I can’t stop thinking about how you get up everyday and you and your team face delicate procedure after delicate procedure -- with these tiny little hearts and valves – where you don’t always know what’s going to happen or whether or not you’ll be able to fix what you see inside these little bodies.  Then you have to face parents like us – whom you hardly know – and you have to explain to us what you know and what you don’t know – that you can’t promise anything but that you’ll try your best – and within a single day, we -- a bunch of strangers -- become completely meshed together in an event that could change someone like me and Brian’s lives forever.  In that moment, when you came out of surgery to tell us how Haven was doing and how her surgery went – you became the single most important person in my life.  Haven’s life depended on you.  Mine and Brian’s future depended on you.  That is an unbelievable task to take on for someone you don’t even know – and I will be forever in your debt because of it.

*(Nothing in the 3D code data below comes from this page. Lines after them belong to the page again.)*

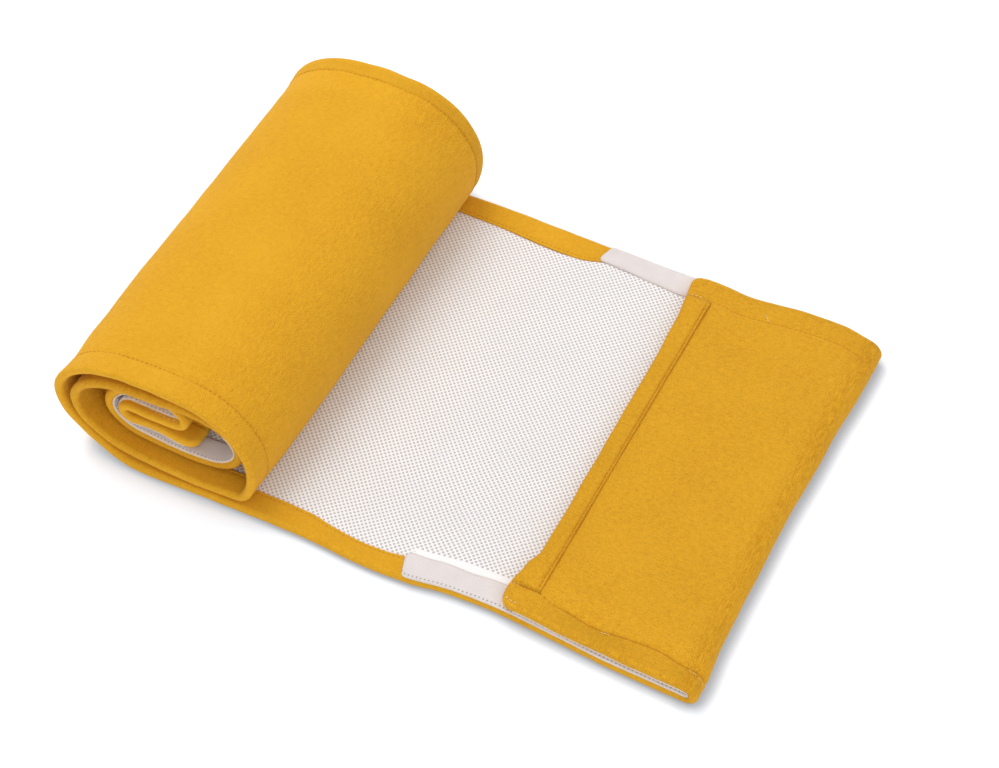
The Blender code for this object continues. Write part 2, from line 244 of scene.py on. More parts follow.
def turn_spot(number, share, far):
    """A point of a turn's middle line. share runs from 0 at its start to 1 at its end."""
    turn = TURNS[number - 1]
    side = 1 if number % 2 else -1
    first_half = share <= 0.5
    higher_end = (turn.z_in > turn.z_out) == first_half
    z_end = (turn.z_in if first_half else turn.z_out) + (turn.lift * far if higher_end else 0.0)
    z_wide = turn.z_wide + turn.lift * far / 2
    reach = turn.reach_in if first_half else turn.reach_out
    angle = math.pi * share
    x = turn.x + turn.drift * far - side * reach * (1.0 - math.sin(angle))
    return x, z_wide + (z_end - z_wide) * abs(math.cos(angle))


def line_spot(along, far):
    """The X and Z of the strip's middle line at a place, counted in turns from the flap's end."""
    number = round(along)
    if 1 <= number <= len(TURNS) and abs(along - number) <= TURN_SPREAD:
        return turn_spot(number, (along - number + TURN_SPREAD) / (2 * TURN_SPREAD), far)
    before = min(math.floor(along), len(TURNS))
    first, start = (before + TURN_SPREAD, turn_spot(before, 1.0, far)) if before else (0.0, FREE_END)
    if before == len(TURNS):
        last, end = LAST_ALONG, CORE_END
    else:
        last, end = before + 1 - TURN_SPREAD, turn_spot(before + 1, 0.0, far)
    share = (along - first) / (last - first)
    return blend(start[0], end[0], share), blend(start[1], end[1], eased(share))


class SmoothTable:
    """A table's columns as smooth curves over the length of cloth, without overshoot."""

    def __init__(self, rows, s_at):
        self.s = [s_at(row.along) for row in rows]
        self.columns = {}
        for name in rows[0]._fields[1:]:
            values = [getattr(row, name) for row in rows]
            self.columns[name] = (values, self.slopes(values))

    def slopes(self, values):
        steps = [(values[n + 1] - values[n]) / (self.s[n + 1] - self.s[n]) for n in range(len(values) - 1)]
        inner = [2 * a * b / (a + b) if a * b > 0 else 0.0 for a, b in zip(steps, steps[1:])]
        return [0.0] + inner + [0.0]

    def at(self, s, name):
        values, slopes = self.columns[name]
        high = min(max(bisect_right(self.s, s), 1), len(self.s) - 1)
        low = high - 1
        length = self.s[high] - self.s[low]
        share = min(max((s - self.s[low]) / length, 0.0), 1.0)
        rest = 1.0 - share
        start = values[low] * (1.0 + 2.0 * share) + slopes[low] * length * share
        end = values[high] * (1.0 + 2.0 * rest) - slopes[high] * length * rest
        return start * rest * rest + end * share * share


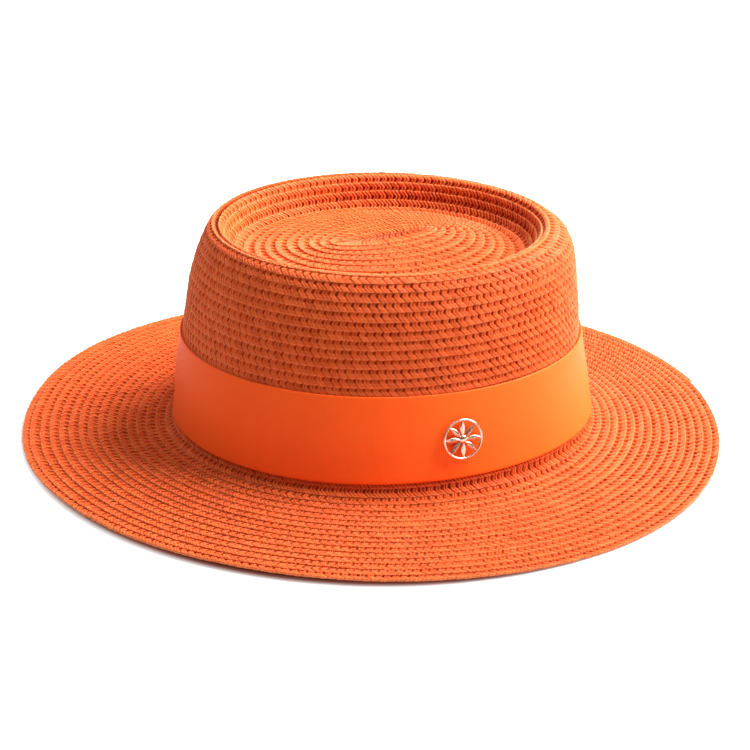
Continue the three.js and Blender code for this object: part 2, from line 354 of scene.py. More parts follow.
def section():
    """Rows of the hat's section from the core line out to the edge: height, front, back, side, fall"""
    walls = [
        (
            w["height"] * CROWN_HEIGHT,
            w["front"] * CROWN_HALF_LENGTH,
            w["back"] * CROWN_HALF_LENGTH,
            w["side"] * CROWN_HALF_WIDTH,
            0,
        )
        for w in WALL
    ]
    lip = walls[-1]
    recess = [
        (lip[0] - r["depth"] * RECESS_DEPTH, *(reach * r["reach"] for reach in lip[1:4]), 0)
        for r in RECESS
    ]
    floor = recess[-1]
    dome = []
    for d in DOME:
        core = CORE_HALF_LENGTH
        long_reach = [core + d["reach"] * (reach - core) for reach in floor[1:3]]
        side = max(d["reach"] * floor[3], CORE_HALF_WIDTH)
        dome.append((floor[0] + d["rise"] * DOME_RISE, *long_reach, side, 0))
    front, back, side = foot_reach()
    brim = [
        (
            0,
            front + b["reach"] * BRIM_FRONT,
            back + b["reach"] * BRIM_BACK,
            side + b["reach"] * BRIM_SIDE,
            b["fall"],
        )
        for b in BRIM
    ]
    return np.array(dome[::-1] + recess[::-1] + walls[::-1] + brim, float)


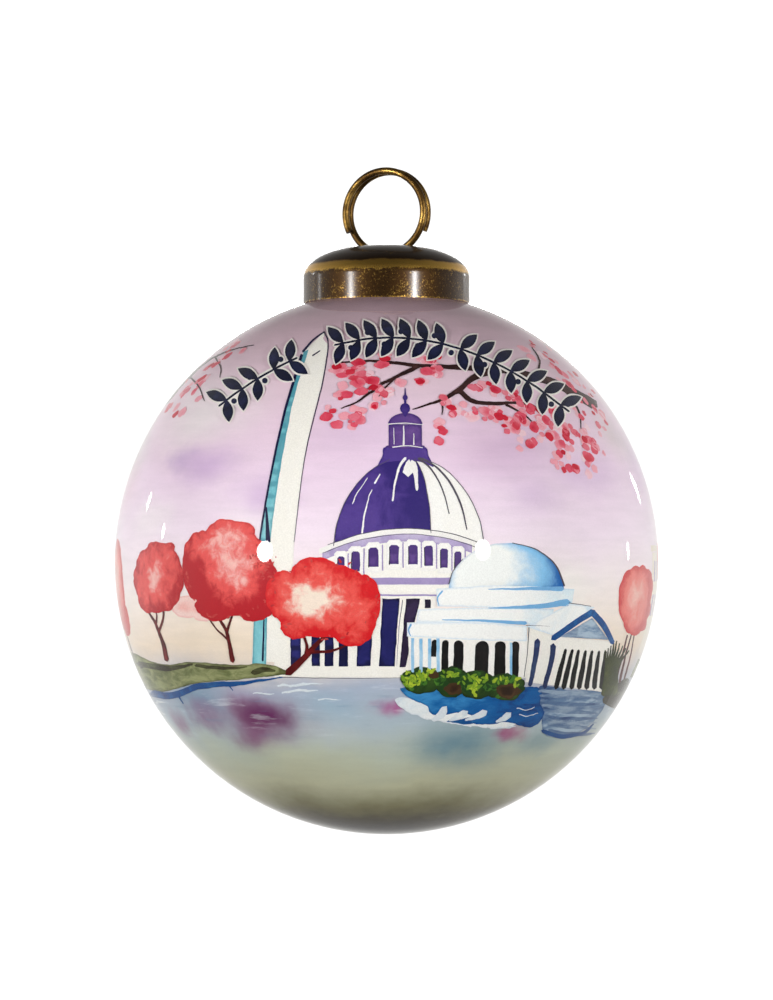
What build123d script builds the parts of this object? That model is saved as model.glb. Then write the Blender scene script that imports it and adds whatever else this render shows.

I guess I want you to know that I appreciate all that you’ve done in your life to become the amazing surgeon that you are.  All the sacrifices that you’ve made throughout your life to learn about someone like Haven’s heart and how to fix it  – all the sleepless nights you must have endured studying and learning how to do what you did for Haven on March 8th

And to your family – please send this to them – and tell them how thankful Brian and I are for all the sacrifices that they have made so that you could be at Haven’s bedside the way that you were.  It was one thing for us to feel like days turned into nights and we had no concept of whether it was morning or evening or from one day to the next – but we know that you were there, too – mornings, evenings, middle of the night – it didn’t matter – it felt like no matter what time – you were always there during those critical days in the ICU – and we know that your family sacrifices a lot so that you can be the surgeon that you are – and we want to thank them, too – for everything they have to deal with so that families like ours can have access to someone like you.  When I look at Haven I think of all of you and just how many people have sacrificed so that she can be in my arms.  Thank you, thank you, thank you.

After our diagnosis, Brian and I had zero expectations of what lay ahead.  We just told one another that no matter what we’d get through this and we would do everything we could to get Haven safely into the world.  After she was born, we had to transfer all of that love, care, hope, and worry over to you, Tworetzky and your team.  We could not be more grateful to you for the simple fact that we are keenly aware that Haven was not born with the anatomy she needed to survive.  But because of someone like you and the sacrifices that you and the people closest to you have made – we celebrated Mother’s Day today with a beautiful baby girl whose heart beats because of you.

Thank you so much Dr. Emani.

We know we are in the best hands possible as we move forward on this journey with you – thank you so much for continuing to be in our lives and continuing to fix our little Haven along the way.